Une loi spéciale, votée en 1857, a puissamment contribué à hâter la prochaine transformation des landes en une vaste forêt. Cette loi, modelée en partie sur le décret de 1810, qui remettait à l’état le soin d’ensemencer les dunes, enjoint aux communes d’assainir et d’ensemencer chaque année la douzième partie de leurs landes sous peine de voir l’état se charger lui-même de la besogne et se constituer propriétaire des plantations jusqu’à remboursement complet de ses frais de culture. Sous cette menace à peine déguisée d’expropriation pure et simple, les communes ne pouvaient hésiter un seul instant.
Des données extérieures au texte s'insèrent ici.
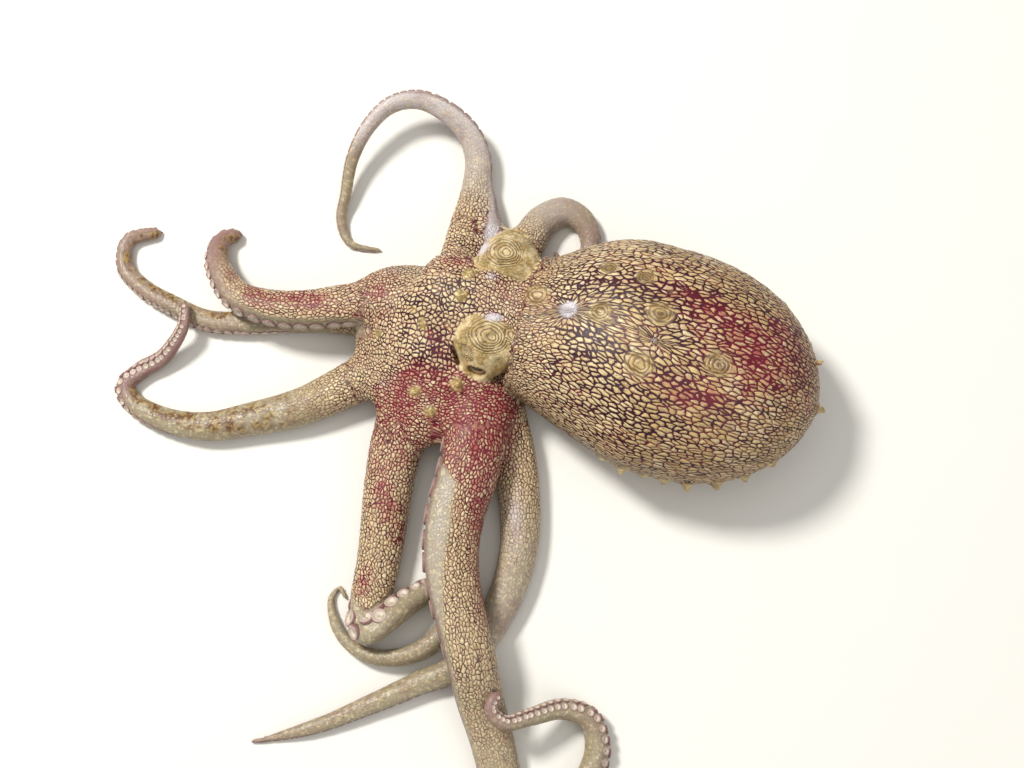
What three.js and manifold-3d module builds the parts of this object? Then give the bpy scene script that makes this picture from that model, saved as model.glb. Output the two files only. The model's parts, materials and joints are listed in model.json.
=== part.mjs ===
/**
 * Common octopus, a young animal lying on the ground with its arms spread and curled.
 *
 * A still, life-size model in millimetres, +Z up, resting on the plane Z = 0.  The tail of the mantle
 * points towards +X and the arm crown towards -X, and the animal's right side is towards +Y.
 * The origin is the centre of the bounding box's underside.  Every fleshy body is a loft of oval
 * sections along a smooth route, pressed flat where it lies on the ground, and the bodies are parted
 * by thin cuts.
 */
import * as THREE from "three";
import { mergeVertices } from "three/addons/utils/BufferGeometryUtils.js";
import Module from "manifold-3d";

// ---- Sizes, in millimetres -------------------------------------------------------------------

/** Width of the cut that parts two neighbouring bodies. */
const CUT = 0.3;

/** Mantle: the sac behind the head, from the neck back to the blunt tail. */
const MANTLE = {
  neck: [12.0, 28.7],
  heading: -16.8,
  length: 59.0,
  widestAt: 27.0,
  halfWidth: 22.8,
  neckHalfWidth: 13.9,
  halfHeight: 16.6,
  neckHalfHeight: 9.6,
  crestZ: 15.6,
  neckZ: 12.6,
  tailZ: 13.2,
  sway: 1.2,
};

/** Head: the low barrel between the neck and the arm crown, with a bulge round each eye. */
const HEAD = {
  back: [13.5, 28.6],
  front: [-4.5, 35.2],
  halfWidthBack: 13.0,
  halfWidthFront: 9.0,
  halfHeight: 7.4,
  z: 14.2,
  bulgeRadius: 6.3,
  bulges: { left: [3.3, 24.3, 16.4], right: [7.2, 40.8, 16.4] },
};

/** Eyeball, seated in the outer and forward face of its bulge. */
const EYE = { radius: 3.6, outward: 3.0, forward: 0.3, drop: 1.0 };

/** Crown: the web-joined ring of arm roots round the mouth. */
const CROWN = { centre: [-6.8, 27.6, 6.6], halfX: 13.0, halfY: 13.5, halfZ: 10.4, under: 1.6 };

/** Webs: pads of skin that fill the corners between neighbouring arm roots, [x, y, z, half x, half y, half z]. */
const WEBS = {
  right_2_to_3: [-14.5, 37.5, 7.6, 9.0, 6.0, 4.6],
  right_3_to_4: [4.2, 46.0, 4.4, 5.0, 6.0, 3.4],
  right_2_to_left_1: [-17.5, 28.0, 6.0, 6.5, 6.0, 4.6],
  left_1_to_2: [-14.5, 18.5, 6.4, 6.0, 6.5, 5.0],
  left_2_to_3: [-8.5, 14.0, 8.0, 6.0, 9.0, 5.4],
  left_3_to_4: [5.2, 16.5, 7.0, 4.6, 7.5, 4.6],
};

/** Siphon: the funnel that lies under the left side of the head. */
const SIPHON = {
  route: [[13.0, 26.5, 0.9], [7.5, 26.0, 0.4], [2.5, 24.5, 0.0], [-0.8, 22.4, 0.0]],
  rootRadius: 4.0,
  mouthRadius: 2.1,
};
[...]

La plupart d’entre elles, trop pauvres pour commencer immédiatement les travaux prescrits par la loi, ont résolu de vendre une partie de leurs landes afin de conserver le reste et de garder leurs prérogatives de propriétaires[1]. Les riches acquéreurs s’empressent d’augmenter la valeur de leurs domaines par des ensemencemens ou des plantations, tandis que les communes pourvues des fonds nécessaires se mettent également à l’œuvre et remplacent leurs bruyères par des semis de pins. Ainsi particuliers et municipalités travaillent avec la même ardeur à la transformation du pays; sur presque tous les points du plateau, on aperçoit déjà de jeunes tiges de pins se dressant au-dessus du sol. Dans quelques années, les landes auront cessé d’exister; à leur place s’étendront de vastes forêts, semblables à celles qui couvrent toute la

  1. En 1860, les communes du département de la Gironde possédaient 107,000 hectares de landes. Lo prix moyen des ventes est de 90 francs par hectare.